## Source material
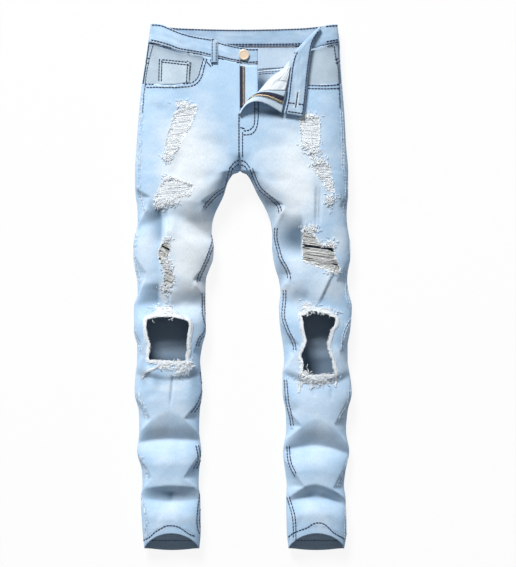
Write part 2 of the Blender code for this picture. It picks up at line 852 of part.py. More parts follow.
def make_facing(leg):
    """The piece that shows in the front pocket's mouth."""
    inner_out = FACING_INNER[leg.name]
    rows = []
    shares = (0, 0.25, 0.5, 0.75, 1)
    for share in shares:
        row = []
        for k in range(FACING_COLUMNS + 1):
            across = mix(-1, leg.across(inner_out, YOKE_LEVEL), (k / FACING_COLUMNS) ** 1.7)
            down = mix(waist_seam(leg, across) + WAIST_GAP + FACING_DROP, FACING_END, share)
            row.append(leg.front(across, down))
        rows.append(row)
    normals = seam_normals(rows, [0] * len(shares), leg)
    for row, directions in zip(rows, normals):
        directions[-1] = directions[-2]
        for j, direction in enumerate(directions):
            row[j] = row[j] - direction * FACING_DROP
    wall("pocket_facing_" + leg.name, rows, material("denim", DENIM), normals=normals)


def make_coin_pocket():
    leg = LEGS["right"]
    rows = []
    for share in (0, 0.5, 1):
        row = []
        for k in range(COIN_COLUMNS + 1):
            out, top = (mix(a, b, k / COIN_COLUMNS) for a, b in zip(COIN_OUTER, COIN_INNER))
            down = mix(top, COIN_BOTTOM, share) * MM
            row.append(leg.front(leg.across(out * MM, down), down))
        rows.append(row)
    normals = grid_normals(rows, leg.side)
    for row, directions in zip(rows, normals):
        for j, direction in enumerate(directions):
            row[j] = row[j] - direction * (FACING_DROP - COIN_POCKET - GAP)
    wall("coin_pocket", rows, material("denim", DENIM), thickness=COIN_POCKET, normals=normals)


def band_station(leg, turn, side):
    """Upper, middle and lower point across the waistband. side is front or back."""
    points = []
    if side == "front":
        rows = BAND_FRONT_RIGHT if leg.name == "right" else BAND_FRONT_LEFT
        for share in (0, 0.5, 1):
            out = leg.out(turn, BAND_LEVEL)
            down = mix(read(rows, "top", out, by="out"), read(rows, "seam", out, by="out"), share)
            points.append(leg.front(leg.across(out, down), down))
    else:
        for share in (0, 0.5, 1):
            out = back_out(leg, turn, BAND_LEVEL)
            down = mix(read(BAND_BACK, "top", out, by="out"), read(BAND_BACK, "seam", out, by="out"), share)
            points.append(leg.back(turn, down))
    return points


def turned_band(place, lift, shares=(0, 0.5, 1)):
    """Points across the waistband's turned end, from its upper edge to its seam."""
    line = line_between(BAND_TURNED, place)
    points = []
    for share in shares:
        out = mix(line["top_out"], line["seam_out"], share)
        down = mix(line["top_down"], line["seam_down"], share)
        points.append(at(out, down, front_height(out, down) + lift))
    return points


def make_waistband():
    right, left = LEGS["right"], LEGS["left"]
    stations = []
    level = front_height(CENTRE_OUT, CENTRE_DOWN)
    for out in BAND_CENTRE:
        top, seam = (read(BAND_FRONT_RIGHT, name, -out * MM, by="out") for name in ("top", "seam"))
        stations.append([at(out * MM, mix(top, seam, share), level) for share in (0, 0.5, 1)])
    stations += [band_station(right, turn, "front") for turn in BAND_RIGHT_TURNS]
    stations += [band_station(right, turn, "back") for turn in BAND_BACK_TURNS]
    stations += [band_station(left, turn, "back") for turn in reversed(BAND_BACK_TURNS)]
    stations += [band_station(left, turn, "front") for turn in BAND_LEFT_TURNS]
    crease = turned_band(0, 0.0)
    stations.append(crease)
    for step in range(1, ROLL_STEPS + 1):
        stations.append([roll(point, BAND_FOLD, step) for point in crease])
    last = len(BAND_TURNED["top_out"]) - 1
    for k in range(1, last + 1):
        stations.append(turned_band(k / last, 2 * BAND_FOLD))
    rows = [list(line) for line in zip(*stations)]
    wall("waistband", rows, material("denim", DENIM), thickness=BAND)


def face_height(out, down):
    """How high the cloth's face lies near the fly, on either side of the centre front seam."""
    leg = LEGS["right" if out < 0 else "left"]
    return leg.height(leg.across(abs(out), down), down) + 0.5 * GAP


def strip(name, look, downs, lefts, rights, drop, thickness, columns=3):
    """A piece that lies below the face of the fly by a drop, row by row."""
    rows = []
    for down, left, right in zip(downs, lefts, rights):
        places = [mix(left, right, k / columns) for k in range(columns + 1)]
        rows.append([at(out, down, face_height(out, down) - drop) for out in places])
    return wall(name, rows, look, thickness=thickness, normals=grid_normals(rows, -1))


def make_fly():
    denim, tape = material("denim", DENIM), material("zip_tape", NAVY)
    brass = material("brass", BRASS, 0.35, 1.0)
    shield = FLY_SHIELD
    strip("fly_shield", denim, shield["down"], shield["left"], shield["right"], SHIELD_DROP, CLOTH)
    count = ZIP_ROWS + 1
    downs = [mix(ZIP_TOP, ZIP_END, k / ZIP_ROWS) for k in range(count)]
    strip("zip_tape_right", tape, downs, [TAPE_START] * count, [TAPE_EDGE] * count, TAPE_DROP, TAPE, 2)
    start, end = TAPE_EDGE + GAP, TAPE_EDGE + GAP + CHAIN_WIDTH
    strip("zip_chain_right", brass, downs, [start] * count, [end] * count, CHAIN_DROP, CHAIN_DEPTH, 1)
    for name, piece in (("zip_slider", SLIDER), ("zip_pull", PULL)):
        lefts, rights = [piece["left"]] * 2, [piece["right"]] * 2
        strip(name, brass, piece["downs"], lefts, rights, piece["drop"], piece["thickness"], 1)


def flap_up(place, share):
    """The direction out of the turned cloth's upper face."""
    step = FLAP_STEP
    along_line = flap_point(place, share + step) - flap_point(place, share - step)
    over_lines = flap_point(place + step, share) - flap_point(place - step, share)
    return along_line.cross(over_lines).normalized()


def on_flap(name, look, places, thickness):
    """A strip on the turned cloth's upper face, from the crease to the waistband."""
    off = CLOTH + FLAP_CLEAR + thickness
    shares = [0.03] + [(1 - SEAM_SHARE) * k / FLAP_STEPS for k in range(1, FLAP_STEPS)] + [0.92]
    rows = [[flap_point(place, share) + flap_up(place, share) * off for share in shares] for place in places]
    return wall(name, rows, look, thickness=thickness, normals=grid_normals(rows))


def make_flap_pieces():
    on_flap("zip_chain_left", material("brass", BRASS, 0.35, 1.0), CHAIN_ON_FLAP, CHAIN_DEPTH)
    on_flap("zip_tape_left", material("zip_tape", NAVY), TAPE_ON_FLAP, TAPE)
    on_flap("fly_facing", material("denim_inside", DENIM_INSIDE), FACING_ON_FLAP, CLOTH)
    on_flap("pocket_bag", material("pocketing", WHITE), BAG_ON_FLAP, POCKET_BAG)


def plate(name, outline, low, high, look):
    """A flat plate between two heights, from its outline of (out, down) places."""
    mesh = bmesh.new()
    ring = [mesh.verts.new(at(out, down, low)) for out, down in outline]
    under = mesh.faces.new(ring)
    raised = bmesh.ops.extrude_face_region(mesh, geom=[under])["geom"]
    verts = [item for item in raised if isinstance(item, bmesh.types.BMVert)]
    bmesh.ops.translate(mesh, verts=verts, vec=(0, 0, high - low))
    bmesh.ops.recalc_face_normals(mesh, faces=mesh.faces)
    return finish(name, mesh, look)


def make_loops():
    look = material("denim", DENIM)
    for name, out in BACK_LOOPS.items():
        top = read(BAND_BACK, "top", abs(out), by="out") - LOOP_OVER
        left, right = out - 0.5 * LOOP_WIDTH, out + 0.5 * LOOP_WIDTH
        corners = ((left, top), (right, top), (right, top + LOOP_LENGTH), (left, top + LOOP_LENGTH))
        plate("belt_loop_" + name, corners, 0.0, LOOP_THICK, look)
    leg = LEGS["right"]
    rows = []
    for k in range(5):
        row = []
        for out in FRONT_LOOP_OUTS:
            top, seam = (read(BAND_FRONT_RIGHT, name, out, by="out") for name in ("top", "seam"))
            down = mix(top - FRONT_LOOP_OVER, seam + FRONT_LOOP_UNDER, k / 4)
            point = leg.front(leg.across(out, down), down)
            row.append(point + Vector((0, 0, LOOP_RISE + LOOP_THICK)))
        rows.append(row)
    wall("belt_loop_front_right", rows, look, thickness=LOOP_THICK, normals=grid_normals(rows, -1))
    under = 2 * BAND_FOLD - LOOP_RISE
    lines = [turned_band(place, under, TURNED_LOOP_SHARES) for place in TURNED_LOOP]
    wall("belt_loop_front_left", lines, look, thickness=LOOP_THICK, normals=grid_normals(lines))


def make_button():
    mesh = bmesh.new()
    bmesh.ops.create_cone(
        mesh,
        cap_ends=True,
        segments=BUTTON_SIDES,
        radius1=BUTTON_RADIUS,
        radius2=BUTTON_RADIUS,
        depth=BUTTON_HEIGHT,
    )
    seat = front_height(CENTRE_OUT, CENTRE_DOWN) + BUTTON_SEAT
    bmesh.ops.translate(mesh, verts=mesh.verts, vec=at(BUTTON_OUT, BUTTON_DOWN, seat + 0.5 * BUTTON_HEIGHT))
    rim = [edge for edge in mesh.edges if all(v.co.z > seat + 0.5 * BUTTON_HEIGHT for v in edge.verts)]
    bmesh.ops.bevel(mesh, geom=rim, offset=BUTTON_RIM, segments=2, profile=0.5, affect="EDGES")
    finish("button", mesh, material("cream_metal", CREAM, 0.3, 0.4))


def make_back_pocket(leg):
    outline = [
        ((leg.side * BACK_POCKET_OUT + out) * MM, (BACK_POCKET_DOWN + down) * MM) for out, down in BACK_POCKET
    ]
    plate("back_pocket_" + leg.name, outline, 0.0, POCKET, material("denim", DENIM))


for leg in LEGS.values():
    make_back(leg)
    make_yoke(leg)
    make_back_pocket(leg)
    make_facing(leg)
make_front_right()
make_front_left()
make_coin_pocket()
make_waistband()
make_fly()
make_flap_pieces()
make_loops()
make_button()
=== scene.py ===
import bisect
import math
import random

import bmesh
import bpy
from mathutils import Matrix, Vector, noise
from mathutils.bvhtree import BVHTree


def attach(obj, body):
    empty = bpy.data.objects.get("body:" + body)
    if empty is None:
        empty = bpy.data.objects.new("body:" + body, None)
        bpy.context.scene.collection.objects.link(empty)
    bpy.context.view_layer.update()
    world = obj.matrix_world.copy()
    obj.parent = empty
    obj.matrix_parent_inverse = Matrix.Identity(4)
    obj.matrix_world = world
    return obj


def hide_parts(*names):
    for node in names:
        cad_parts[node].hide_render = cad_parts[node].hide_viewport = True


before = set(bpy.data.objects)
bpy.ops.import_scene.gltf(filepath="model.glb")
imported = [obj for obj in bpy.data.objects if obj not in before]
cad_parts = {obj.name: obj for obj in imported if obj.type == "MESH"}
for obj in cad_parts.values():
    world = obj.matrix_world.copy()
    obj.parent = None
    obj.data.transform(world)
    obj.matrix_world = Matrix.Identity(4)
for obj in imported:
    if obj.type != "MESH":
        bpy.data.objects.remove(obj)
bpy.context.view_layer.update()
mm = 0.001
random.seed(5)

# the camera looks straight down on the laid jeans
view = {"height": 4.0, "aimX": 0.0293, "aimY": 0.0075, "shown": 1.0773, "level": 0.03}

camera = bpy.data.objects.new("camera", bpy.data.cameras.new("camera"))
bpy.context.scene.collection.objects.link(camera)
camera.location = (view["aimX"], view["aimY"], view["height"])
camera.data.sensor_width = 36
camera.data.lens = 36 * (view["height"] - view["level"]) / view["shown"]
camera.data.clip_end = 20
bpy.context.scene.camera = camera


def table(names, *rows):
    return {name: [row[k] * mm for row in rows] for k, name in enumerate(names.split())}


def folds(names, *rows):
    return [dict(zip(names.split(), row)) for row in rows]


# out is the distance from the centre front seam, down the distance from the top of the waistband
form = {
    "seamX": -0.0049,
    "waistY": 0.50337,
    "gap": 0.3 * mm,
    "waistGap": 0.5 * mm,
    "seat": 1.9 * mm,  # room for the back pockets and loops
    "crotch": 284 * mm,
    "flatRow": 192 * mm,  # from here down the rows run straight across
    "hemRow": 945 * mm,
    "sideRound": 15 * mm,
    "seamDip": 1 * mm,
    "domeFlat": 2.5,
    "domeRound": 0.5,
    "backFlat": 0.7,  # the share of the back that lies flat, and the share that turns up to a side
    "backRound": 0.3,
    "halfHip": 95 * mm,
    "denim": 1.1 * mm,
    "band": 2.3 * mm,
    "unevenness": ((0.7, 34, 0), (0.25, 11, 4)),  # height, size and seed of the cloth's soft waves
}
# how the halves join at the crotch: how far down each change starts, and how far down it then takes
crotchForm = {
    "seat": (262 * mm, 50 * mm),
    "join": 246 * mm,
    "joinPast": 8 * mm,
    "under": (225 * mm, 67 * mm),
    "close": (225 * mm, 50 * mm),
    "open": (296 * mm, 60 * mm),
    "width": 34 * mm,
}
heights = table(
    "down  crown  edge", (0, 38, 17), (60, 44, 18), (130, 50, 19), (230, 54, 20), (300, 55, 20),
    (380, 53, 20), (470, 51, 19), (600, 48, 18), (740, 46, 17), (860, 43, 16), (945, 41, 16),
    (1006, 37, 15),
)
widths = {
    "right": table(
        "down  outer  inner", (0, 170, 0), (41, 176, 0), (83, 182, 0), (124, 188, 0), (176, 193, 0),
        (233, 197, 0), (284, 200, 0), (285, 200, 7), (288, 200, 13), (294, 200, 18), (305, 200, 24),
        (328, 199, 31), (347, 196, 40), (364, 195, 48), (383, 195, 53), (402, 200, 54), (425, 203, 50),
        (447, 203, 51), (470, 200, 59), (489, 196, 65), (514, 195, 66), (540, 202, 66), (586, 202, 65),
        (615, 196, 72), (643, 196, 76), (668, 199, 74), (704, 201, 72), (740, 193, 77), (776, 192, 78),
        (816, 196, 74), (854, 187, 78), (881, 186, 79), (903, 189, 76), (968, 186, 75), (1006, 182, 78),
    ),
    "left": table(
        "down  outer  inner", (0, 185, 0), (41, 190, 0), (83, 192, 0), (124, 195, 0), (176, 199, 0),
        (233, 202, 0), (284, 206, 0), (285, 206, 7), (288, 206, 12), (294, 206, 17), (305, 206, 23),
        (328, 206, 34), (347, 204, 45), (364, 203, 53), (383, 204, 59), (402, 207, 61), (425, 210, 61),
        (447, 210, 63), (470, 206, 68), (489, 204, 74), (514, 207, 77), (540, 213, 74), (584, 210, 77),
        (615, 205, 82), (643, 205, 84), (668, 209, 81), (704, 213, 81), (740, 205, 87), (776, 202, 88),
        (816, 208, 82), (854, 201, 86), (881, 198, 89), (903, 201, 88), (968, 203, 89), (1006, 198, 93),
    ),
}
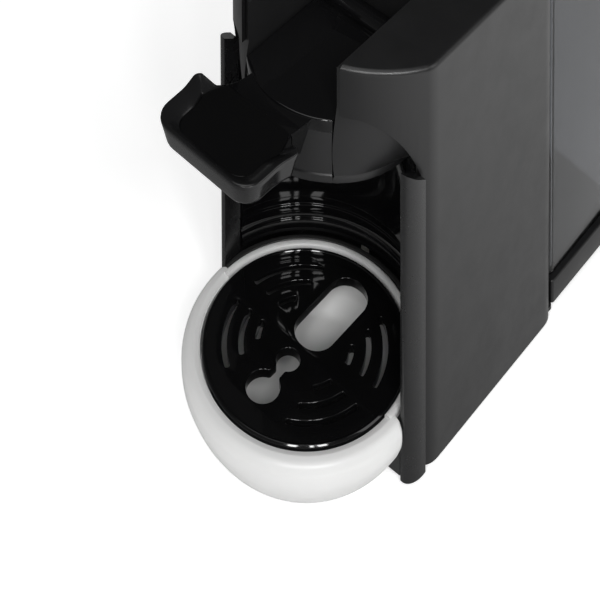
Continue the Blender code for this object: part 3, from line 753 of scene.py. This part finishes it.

## Stated problem
Above are the records; print exactly the lines from the line with "make_front_right()" to the line with "obj.matrix_world = Matrix.Identity(4)", including both, and nothing else.

## Exercise output
make_front_right()
make_front_left()
make_coin_pocket()
make_waistband()
make_fly()
make_flap_pieces()
make_loops()
make_button()
=== scene.py ===
import bisect
import math
import random

import bmesh
import bpy
from mathutils import Matrix, Vector, noise
from mathutils.bvhtree import BVHTree


def attach(obj, body):
    empty = bpy.data.objects.get("body:" + body)
    if empty is None:
        empty = bpy.data.objects.new("body:" + body, None)
        bpy.context.scene.collection.objects.link(empty)
    bpy.context.view_layer.update()
    world = obj.matrix_world.copy()
    obj.parent = empty
    obj.matrix_parent_inverse = Matrix.Identity(4)
    obj.matrix_world = world
    return obj


def hide_parts(*names):
    for node in names:
        cad_parts[node].hide_render = cad_parts[node].hide_viewport = True


before = set(bpy.data.objects)
bpy.ops.import_scene.gltf(filepath="model.glb")
imported = [obj for obj in bpy.data.objects if obj not in before]
cad_parts = {obj.name: obj for obj in imported if obj.type == "MESH"}
for obj in cad_parts.values():
    world = obj.matrix_world.copy()
    obj.parent = None
    obj.data.transform(world)
    obj.matrix_world = Matrix.Identity(4)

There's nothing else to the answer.